A volume order would tie memory availability to a production platform and give Samsung recurring demand for its factory plans. Paid samples leave quantity and shipment timing undisclosed, limiting revenue visibility for the Nvidia relationship. Production orders also help a supplier schedule wafers, advanced packaging, and assembly against expected deliveries. Without that commitment, evaluation revenue reveals testing activity but not Samsung’s eventual share of a future production platform.
Samsung’s Broader HBM4 Market Position
Samsung’s customer-specific gap sits alongside an HBM4 business already in commercial production. In February, Samsung began mass-producing HBM4 and shipped products to customers, although it did not identify Nvidia among them. Those shipments show that Samsung’s HBM4 moved beyond laboratory samples elsewhere, but they do not verify Nvidia’s procurement status. Commercial manufacturing and a named customer’s capacity allocation remain separate facts.
Broader market estimates reinforce that boundary. Memory-market research firm TrendForce put Samsung on track for more than $1.2 billion in HBM4 revenue through June and raised its full-year shipment forecast from 3.5 billion gigabits (Gb) to 4 billion Gb, but gigabits measure forecast capacity rather than chip count or customer-specific revenue. Neither figure identifies a particular buyer’s orders or allocated capacity.
Supplier schedules also differ. SK hynix’s meaningful recent HBM4 volume ramp was expected in the third quarter, while its full-year forecast fell from 4.5 billion Gb to 4 billion Gb. Nvidia has also deepened its memory partnership with SK hynix, increasing competition for supplier allocations.

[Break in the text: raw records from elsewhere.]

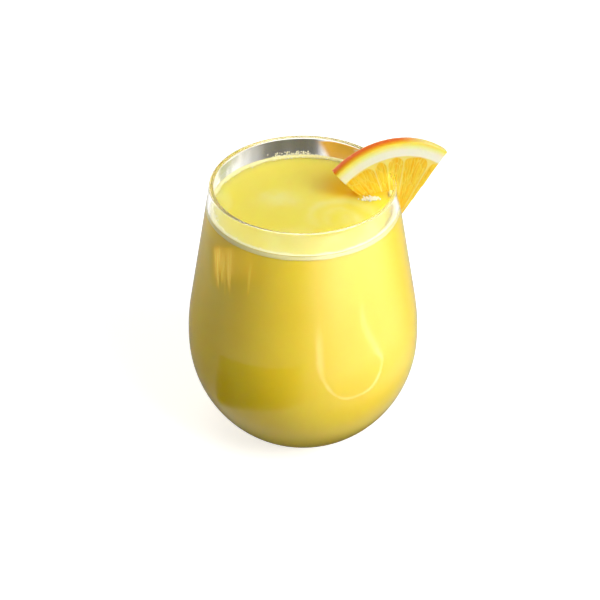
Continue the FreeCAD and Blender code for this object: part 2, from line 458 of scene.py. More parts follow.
# %% Store the marks of the juice
streak_patch = 9 * MM
edge_foam_width = 1.6 * MM
swirl_place = np.array([-9.0, 3.5]) * MM
swirl_size = np.array([8.0, 5.0]) * MM
eye_place = np.array([15.0, -11.0]) * MM
inner_arc, inner_arc_width = 6.5 * MM, 1.6 * MM
outer_arc, outer_arc_width = 12 * MM, 2.3 * MM
fringe_depth = 1.3 * MM


def store(piece, name, values):
    """Keeps a number for each vertex of a piece under a name that materials can read."""
    layer = piece.data.attributes.new(name, "FLOAT", "POINT")
    layer.data.foreach_set("value", np.asarray(values, np.float32))


def vertices_of(piece):
    """The places of a piece's vertices, one row for each."""
    flat = np.empty(len(piece.data.vertices) * 3)
    piece.data.vertices.foreach_get("co", flat)
    return flat.reshape(-1, 3)


x, y, z = vertices_of(juice).T
from_axis = np.hypot(x, y)
on_top = (z > juice_level - 1.5 * ripple_height) & (from_axis < brim_radius * 0.999)
patchy = soft_noise(x / streak_patch, y / streak_patch, seed=5, octaves=2)
streaks = smooth_step(0.2, 1.0, stir(x, y)) * smooth_step(-0.5, 0.6, patchy)
edge_foam = np.exp(-np.maximum(brim_radius - from_axis, 0) / edge_foam_width)

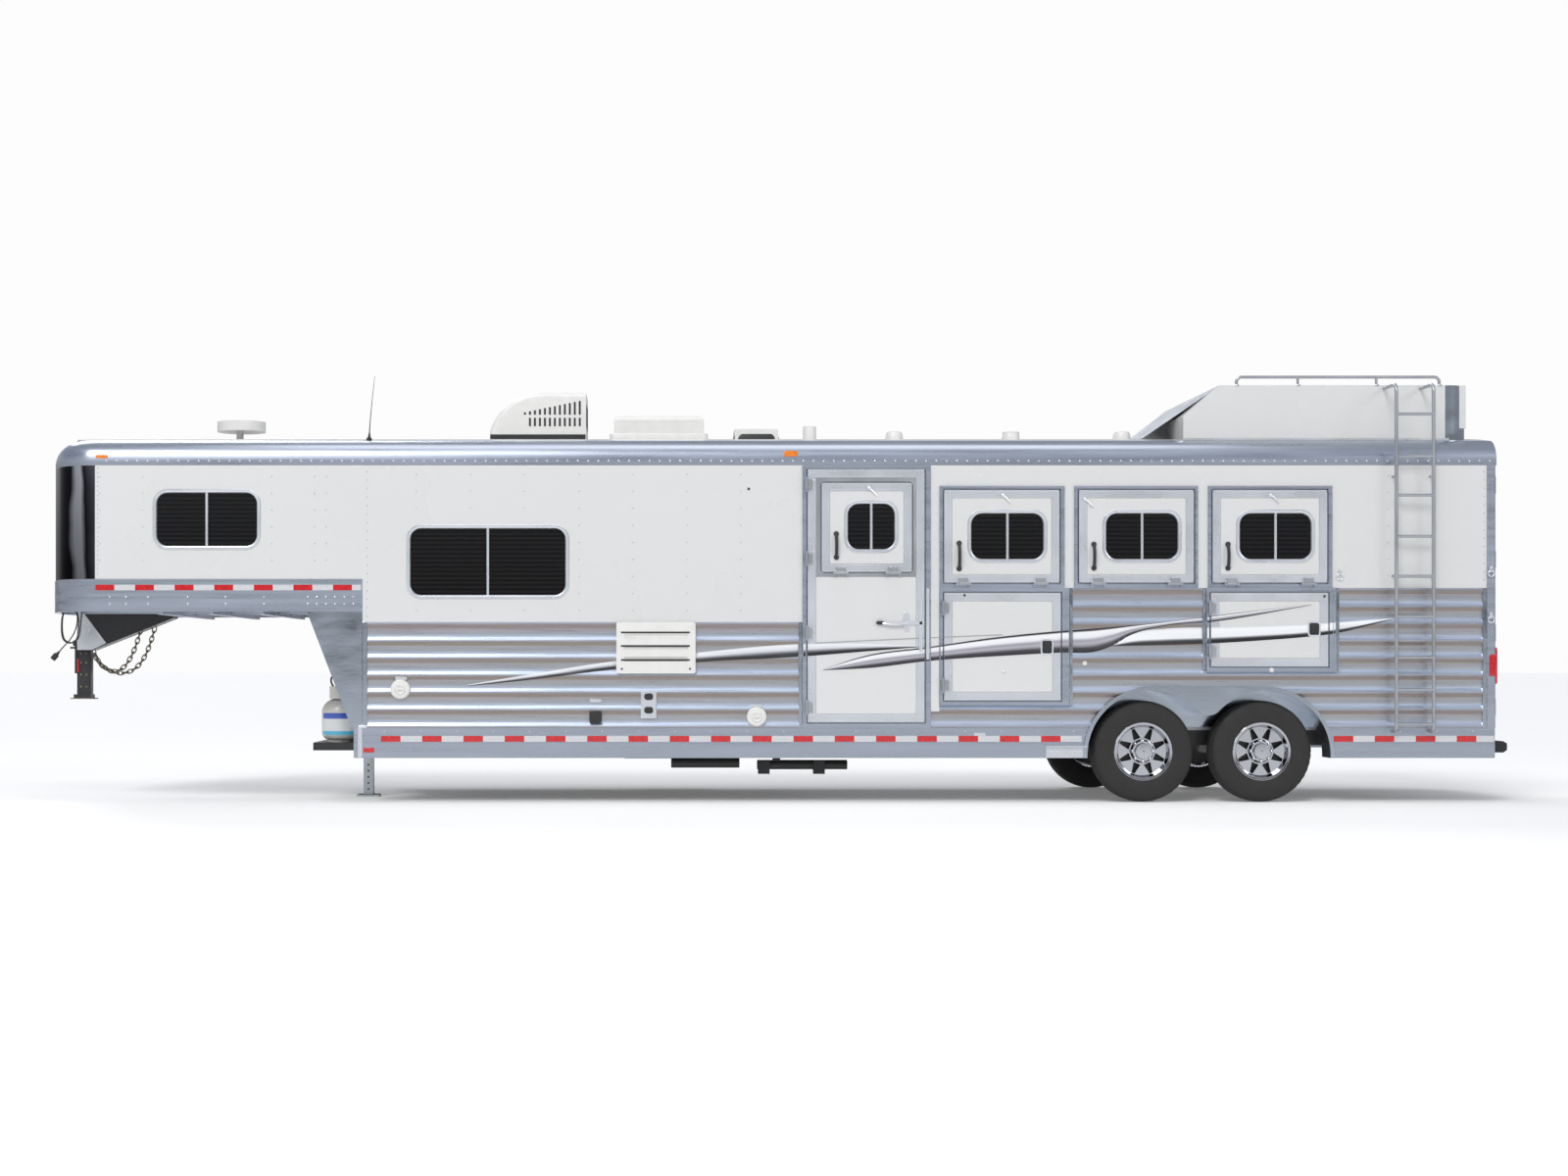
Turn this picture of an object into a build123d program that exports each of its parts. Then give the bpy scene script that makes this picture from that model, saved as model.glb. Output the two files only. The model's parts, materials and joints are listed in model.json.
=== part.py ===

Micron focused production capacity on HBM3E, with only a minor downward revision to its HBM4 forecast. Different ramp schedules across Samsung, SK hynix, and Micron point to a market in transition rather than a uniform decline. Samsung’s broader revenue and production milestones can coexist with a customer-specific order gap at Nvidia.
Nvidia placing a volume-production order would be the decisive commercial event. It would convert Samsung’s paid evaluation activity into recurring supply without requiring broader market estimates to stand in for a customer commitment.